# [Challenge]
Repeat word for word the opening stretch of the entries, from the first line through the line containing "RIM_EDGE = 0.7".

====================

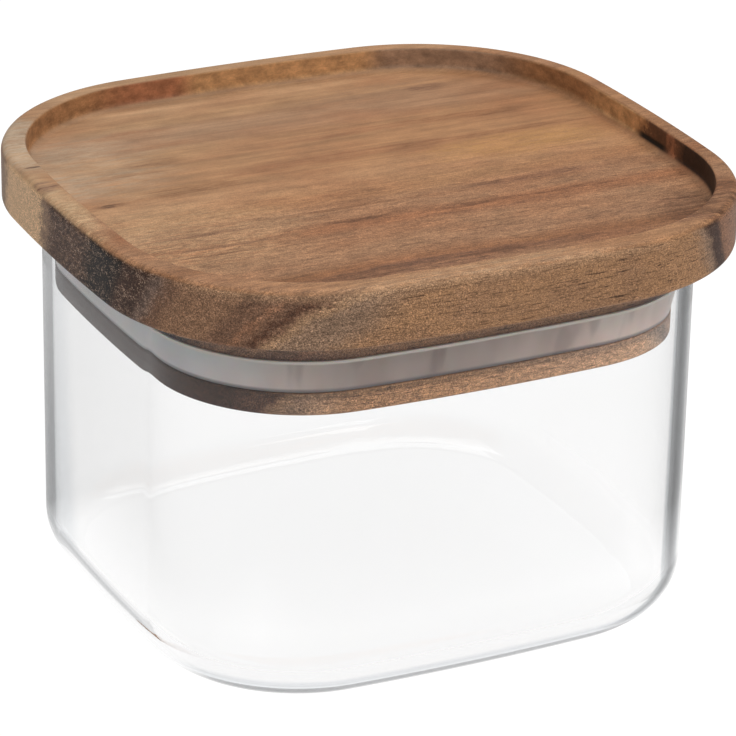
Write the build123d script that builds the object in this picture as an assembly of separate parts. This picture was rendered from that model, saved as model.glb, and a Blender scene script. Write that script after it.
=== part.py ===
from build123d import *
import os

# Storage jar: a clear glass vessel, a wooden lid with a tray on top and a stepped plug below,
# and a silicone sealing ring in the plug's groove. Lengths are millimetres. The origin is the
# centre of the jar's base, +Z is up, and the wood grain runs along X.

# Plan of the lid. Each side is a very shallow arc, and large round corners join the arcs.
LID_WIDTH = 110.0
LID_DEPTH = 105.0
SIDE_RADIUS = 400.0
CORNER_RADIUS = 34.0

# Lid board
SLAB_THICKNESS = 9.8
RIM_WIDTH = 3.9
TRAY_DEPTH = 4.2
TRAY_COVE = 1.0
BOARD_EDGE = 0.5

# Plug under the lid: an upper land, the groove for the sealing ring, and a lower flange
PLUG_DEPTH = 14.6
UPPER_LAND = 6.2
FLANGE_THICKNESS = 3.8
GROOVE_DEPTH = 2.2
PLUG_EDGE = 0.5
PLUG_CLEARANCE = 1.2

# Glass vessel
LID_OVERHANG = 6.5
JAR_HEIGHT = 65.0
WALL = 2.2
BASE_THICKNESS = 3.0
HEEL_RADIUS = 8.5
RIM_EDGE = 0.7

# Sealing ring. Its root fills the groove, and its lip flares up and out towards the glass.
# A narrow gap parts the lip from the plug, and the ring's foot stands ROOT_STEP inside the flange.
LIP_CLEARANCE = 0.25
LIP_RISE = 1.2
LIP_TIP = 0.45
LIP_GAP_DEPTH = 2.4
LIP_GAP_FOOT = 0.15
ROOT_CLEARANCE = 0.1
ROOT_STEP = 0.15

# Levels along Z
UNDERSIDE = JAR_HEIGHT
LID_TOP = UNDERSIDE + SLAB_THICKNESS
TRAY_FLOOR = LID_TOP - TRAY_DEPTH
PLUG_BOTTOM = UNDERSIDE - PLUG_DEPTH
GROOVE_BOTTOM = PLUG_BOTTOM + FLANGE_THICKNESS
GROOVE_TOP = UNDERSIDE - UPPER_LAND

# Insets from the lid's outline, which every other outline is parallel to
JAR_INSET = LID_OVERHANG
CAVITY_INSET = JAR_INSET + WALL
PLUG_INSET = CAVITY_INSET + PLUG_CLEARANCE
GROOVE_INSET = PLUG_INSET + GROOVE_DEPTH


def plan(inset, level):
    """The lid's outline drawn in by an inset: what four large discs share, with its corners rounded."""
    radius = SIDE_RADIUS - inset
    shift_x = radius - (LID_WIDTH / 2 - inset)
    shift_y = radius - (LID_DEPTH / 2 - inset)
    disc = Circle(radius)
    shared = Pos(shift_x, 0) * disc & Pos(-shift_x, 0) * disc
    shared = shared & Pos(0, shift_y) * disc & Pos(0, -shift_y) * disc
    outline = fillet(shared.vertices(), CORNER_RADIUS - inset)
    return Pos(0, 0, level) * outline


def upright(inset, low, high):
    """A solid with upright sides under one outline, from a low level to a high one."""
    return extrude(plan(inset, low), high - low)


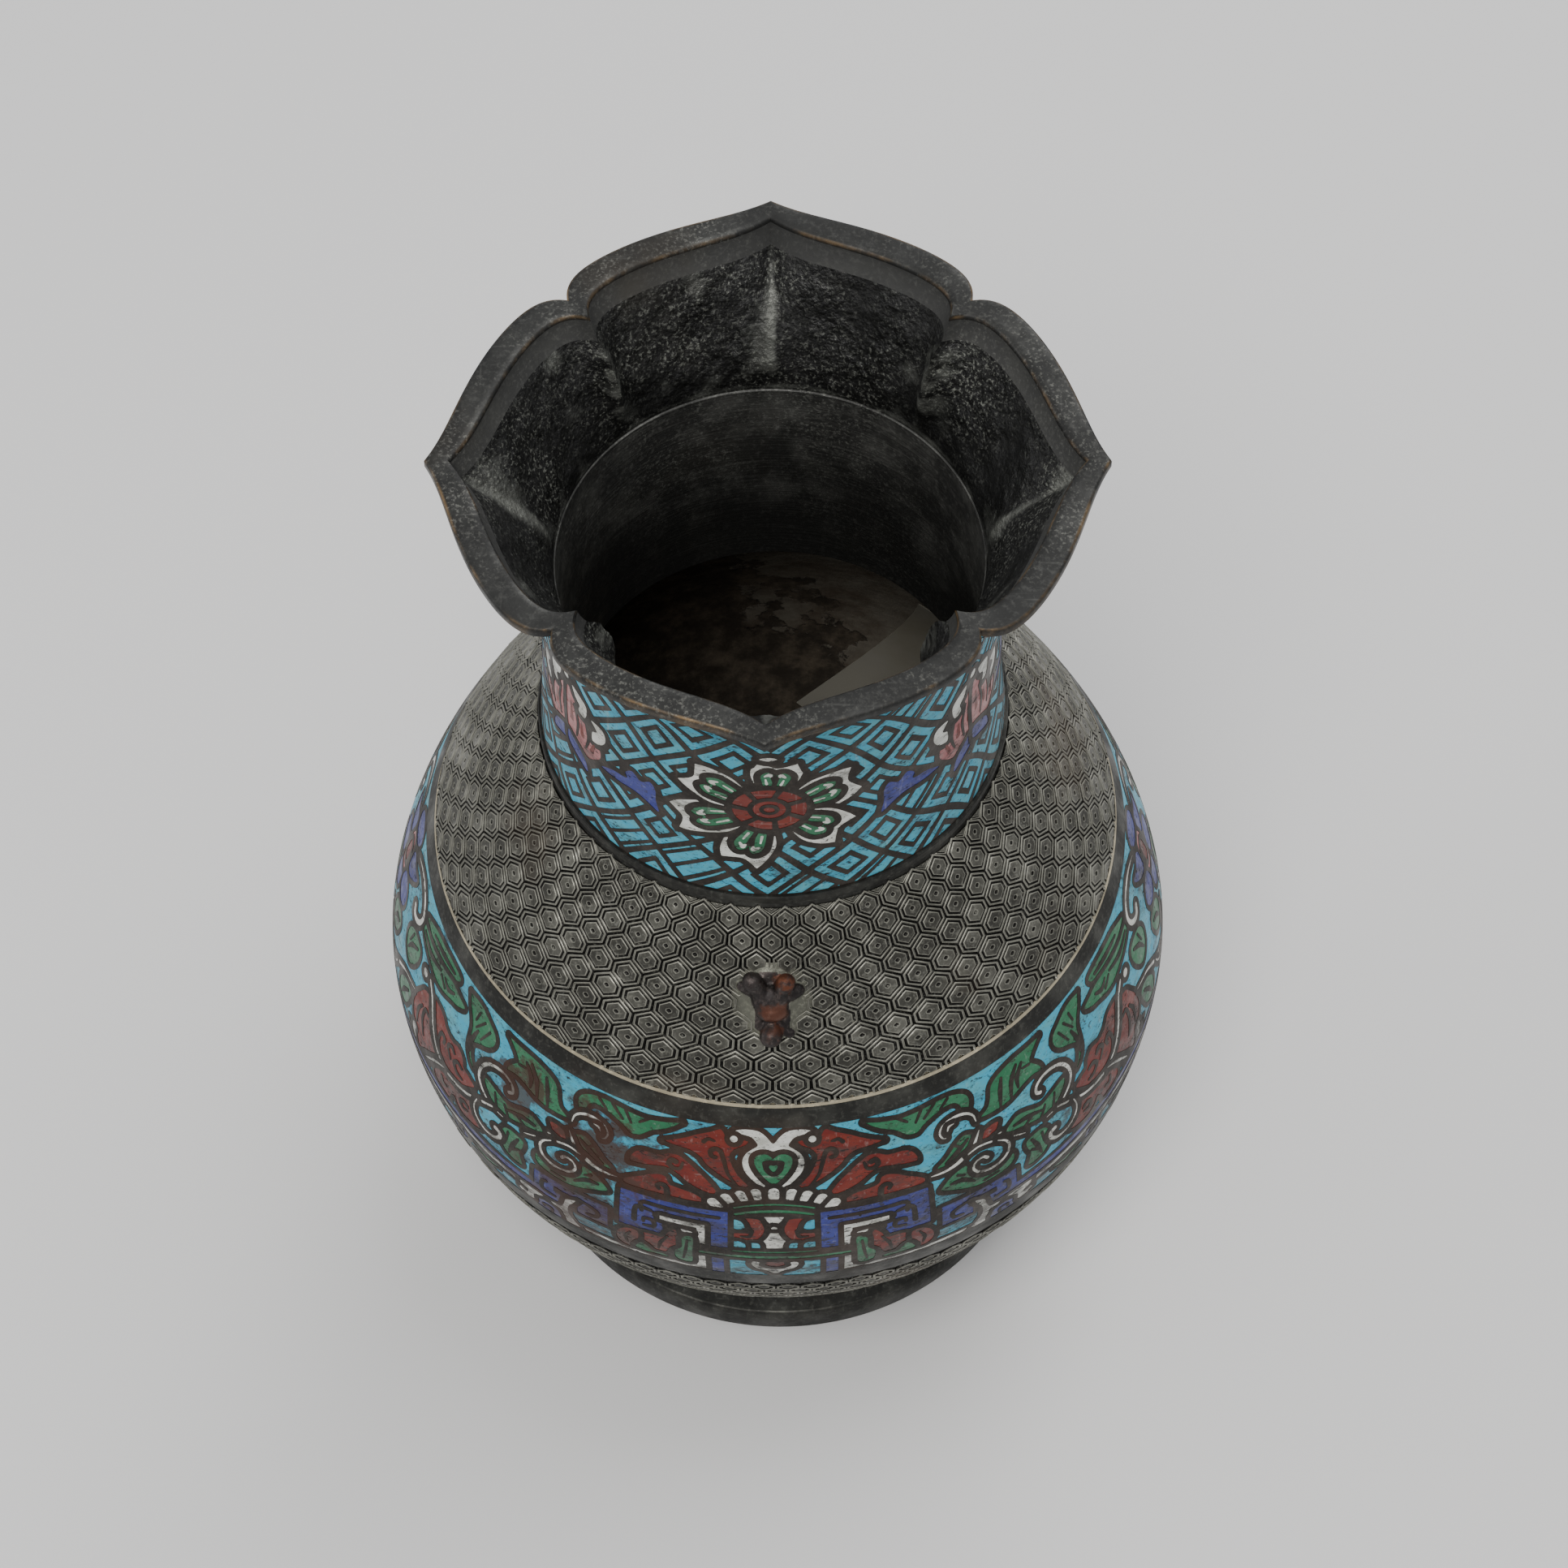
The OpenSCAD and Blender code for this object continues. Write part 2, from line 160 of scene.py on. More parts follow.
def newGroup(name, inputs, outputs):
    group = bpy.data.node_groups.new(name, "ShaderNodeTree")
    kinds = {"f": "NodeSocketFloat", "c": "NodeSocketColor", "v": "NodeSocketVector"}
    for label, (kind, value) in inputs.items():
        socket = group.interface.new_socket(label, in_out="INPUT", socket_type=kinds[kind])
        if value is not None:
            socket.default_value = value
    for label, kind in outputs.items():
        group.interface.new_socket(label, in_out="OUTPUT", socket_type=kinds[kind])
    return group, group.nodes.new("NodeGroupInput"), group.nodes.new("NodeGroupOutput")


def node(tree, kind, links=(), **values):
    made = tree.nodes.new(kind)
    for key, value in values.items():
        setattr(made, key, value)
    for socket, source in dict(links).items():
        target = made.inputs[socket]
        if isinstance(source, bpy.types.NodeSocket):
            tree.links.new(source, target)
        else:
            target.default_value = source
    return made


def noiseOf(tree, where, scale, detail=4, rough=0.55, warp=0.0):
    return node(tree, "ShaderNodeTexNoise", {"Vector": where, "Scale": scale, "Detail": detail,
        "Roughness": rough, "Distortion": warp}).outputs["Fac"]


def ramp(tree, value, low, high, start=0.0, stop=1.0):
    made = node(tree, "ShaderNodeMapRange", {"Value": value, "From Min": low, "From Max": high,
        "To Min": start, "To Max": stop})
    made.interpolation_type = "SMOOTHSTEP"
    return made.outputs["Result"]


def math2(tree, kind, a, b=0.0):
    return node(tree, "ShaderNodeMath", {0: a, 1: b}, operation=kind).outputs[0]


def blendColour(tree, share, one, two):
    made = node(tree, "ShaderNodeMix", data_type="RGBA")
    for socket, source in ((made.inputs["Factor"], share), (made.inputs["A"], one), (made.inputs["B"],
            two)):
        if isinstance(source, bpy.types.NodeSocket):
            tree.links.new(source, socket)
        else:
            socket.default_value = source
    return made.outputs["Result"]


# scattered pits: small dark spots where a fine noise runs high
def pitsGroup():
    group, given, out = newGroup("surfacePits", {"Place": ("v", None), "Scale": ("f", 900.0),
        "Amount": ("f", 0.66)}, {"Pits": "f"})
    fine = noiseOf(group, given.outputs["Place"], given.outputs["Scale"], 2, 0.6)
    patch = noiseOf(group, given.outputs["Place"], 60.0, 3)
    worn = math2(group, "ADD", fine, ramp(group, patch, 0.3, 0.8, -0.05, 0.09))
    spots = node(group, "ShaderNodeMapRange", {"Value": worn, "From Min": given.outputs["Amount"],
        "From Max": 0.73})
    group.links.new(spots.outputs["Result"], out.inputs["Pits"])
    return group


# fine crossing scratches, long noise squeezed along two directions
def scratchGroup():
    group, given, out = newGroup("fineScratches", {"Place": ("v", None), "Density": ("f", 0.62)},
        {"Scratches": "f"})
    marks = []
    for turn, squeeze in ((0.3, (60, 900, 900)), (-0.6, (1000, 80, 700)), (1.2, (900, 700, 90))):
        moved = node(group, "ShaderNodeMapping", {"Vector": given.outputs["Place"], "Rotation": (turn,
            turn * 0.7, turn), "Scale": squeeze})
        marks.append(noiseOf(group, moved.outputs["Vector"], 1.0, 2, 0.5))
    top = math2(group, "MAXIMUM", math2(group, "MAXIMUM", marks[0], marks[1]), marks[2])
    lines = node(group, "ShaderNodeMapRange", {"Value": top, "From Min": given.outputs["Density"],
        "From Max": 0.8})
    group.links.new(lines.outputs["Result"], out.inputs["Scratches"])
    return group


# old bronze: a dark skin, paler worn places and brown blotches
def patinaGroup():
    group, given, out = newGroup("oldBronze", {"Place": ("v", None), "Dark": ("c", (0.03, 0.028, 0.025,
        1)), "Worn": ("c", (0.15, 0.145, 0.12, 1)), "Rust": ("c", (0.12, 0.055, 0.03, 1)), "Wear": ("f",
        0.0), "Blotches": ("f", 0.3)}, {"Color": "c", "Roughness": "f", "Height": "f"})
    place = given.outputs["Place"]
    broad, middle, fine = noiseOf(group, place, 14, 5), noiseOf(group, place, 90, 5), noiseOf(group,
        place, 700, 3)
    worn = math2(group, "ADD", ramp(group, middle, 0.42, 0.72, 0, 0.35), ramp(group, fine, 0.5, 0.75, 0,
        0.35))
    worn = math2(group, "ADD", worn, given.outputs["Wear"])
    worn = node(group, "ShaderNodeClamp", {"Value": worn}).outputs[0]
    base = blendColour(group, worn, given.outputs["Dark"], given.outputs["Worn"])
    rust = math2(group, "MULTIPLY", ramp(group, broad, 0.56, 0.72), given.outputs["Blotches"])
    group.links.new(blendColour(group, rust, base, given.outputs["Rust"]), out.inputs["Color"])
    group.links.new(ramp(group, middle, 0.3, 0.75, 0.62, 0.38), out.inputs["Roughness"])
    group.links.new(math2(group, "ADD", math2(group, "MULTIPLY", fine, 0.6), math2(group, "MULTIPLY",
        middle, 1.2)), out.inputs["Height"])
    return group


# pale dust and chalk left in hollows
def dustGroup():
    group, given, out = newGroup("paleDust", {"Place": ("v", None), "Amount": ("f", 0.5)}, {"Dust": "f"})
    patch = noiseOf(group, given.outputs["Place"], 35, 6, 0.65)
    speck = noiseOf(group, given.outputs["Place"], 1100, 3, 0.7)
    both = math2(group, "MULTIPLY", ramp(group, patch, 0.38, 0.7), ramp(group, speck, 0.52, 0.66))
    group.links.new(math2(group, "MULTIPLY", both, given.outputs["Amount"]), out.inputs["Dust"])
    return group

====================

# [Exercise answer]
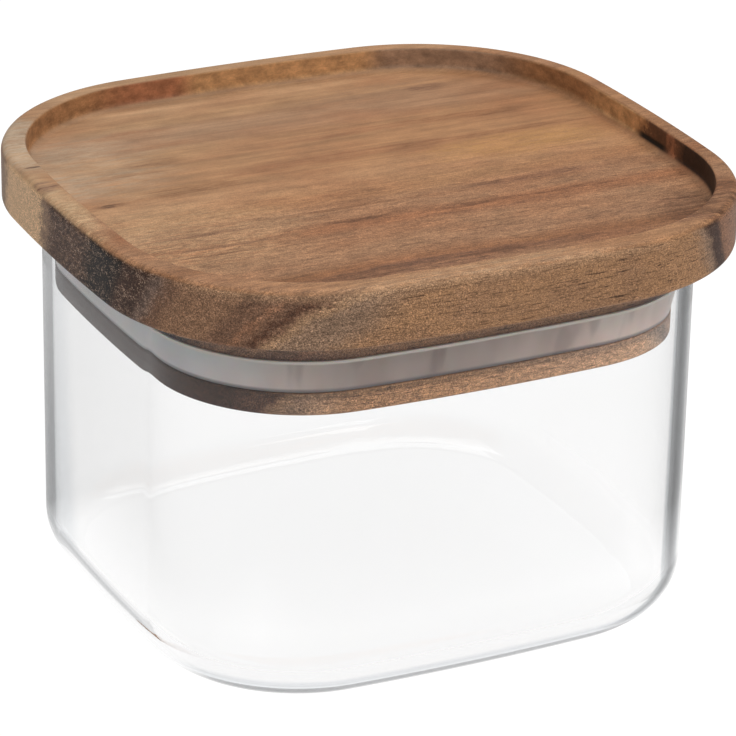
Write the build123d script that builds the object in this picture as an assembly of separate parts. This picture was rendered from that model, saved as model.glb, and a Blender scene script. Write that script after it.
=== part.py ===
from build123d import *
import os

# Storage jar: a clear glass vessel, a wooden lid with a tray on top and a stepped plug below,
# and a silicone sealing ring in the plug's groove. Lengths are millimetres. The origin is the
# centre of the jar's base, +Z is up, and the wood grain runs along X.

# Plan of the lid. Each side is a very shallow arc, and large round corners join the arcs.
LID_WIDTH = 110.0
LID_DEPTH = 105.0
SIDE_RADIUS = 400.0
CORNER_RADIUS = 34.0

# Lid board
SLAB_THICKNESS = 9.8
RIM_WIDTH = 3.9
TRAY_DEPTH = 4.2
TRAY_COVE = 1.0
BOARD_EDGE = 0.5

# Plug under the lid: an upper land, the groove for the sealing ring, and a lower flange
PLUG_DEPTH = 14.6
UPPER_LAND = 6.2
FLANGE_THICKNESS = 3.8
GROOVE_DEPTH = 2.2
PLUG_EDGE = 0.5
PLUG_CLEARANCE = 1.2

# Glass vessel
LID_OVERHANG = 6.5
JAR_HEIGHT = 65.0
WALL = 2.2
BASE_THICKNESS = 3.0
HEEL_RADIUS = 8.5
RIM_EDGE = 0.7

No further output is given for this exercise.